Every spacecraft orbiting Earth relies on solar power. But that power doesn’t come from your average rooftop silicon solar panel. Space-based devices must be far more efficient, lightweight, and tolerant of bombardment by high-energy particles—from solar flares or cosmic rays, for example. Such collisions create defects that trap charges and bring down device efficiency.
Solar cells used for space applications typically consist of multiple, superthin layers of III-V semiconductor compounds such as gallium arsenide and indium phosphide, which can reach conversion efficiencies of 32% compared to the roughly 20% of silicon. A 75 µm thick glass cover helps protect the solar cells from space radiation, especially protons with energies in the low hundreds of kiloelectron-volts, which cause the most damage because they can slow down and stop in the solar cell.
Over the years, solar cell thicknesses have shrunk to under 10 µm, so the layer of glass adds weight, says Pilar Espinet-Gonzalez, a postdoctoral researcher in materials science in Harry A. Atwater’s group at the California Institute of Technology. Space system engineers have been trying to make thin-film solar cells that resist radiation damage and therefore need less glass.

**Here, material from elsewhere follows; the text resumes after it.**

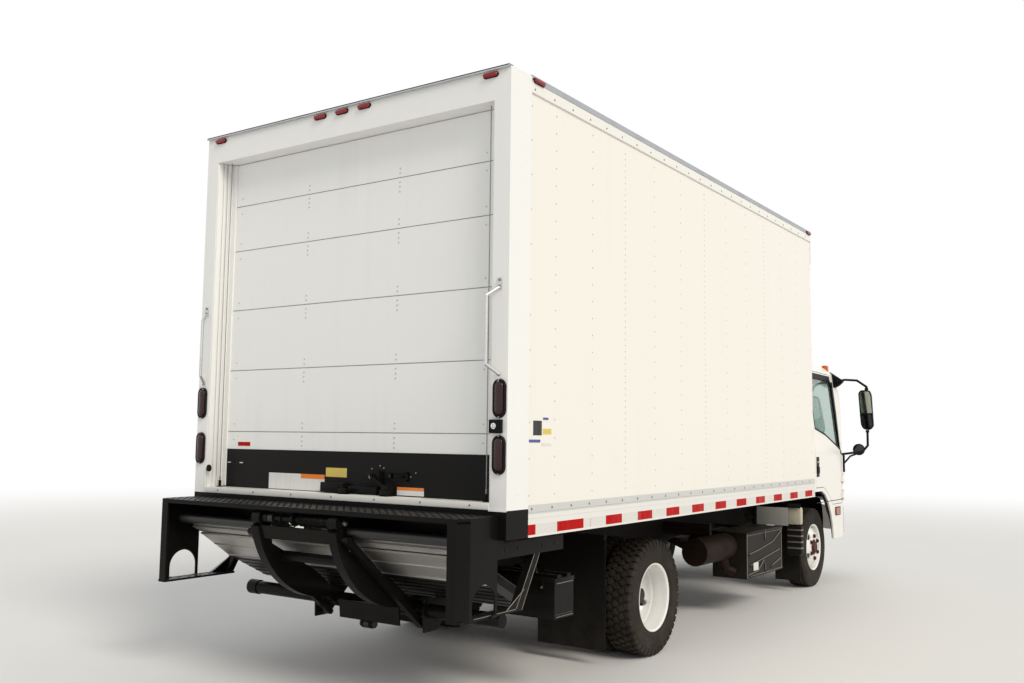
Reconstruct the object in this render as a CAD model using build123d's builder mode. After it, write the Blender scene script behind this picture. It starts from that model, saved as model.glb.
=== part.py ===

Scientists have previously studied photodetectors made of nanowires for their radiation hardiness, so the Caltech team decided to see how nanowire solar cells would fare under space radiation. Instead of a crystalline film, the light-absorbing layer in these devices is an array of 3 µm long GaAs or 2 µm long InP nanowires grown vertically from the substrate. The researchers irradiated the devices with protons at energies of 100 and 350 keV, comparable to what they would experience in space. These solar cells could withstand 10–40 times as many protons before their current degraded as flat film solar cells made from the same materials.
Simulations showed that energetic protons shoot out of the the nanowires, minimizing damage, whereas they would lodge in a crystalline film. The researchers also speculate that the nanowires’ high surface area makes it easier for defects to migrate out of the structures.
Typical space solar panels lose 15% of their efficiency after about 15 years in low-Earth orbit, Espinet-Gonzalez says. Nanowire solar cells would need less cover glass for the same lifetime or could last much longer with the same thickness of glass.
Nanowire devices, which have a 15–18% efficiency, do need to catch up to conventional solar cells. They are also slightly more complicated to make right now, “but could be simplified down the line,” says Jeremiah McNatt, an electrical engineer at the NASA Glenn Research Center. “The designs presented here demonstrate a first step at cells that could be used in specific high-radiation space environments, like missions near the poles of the Earth, near the sun, or Jupiter.”
The Caltech team imagines using them in the future for panels that collect solar power in space and beam it as radio frequency waves down to Earth. This idea of space-based solar power has been floating around for many years but isn’t economically viable yet, says study coauthor Michael D. Kelzenberg, a senior research scientist with the Atwater group. “We’re pushing for solar panels that could be as light as Saran wrap and be self-deploying.”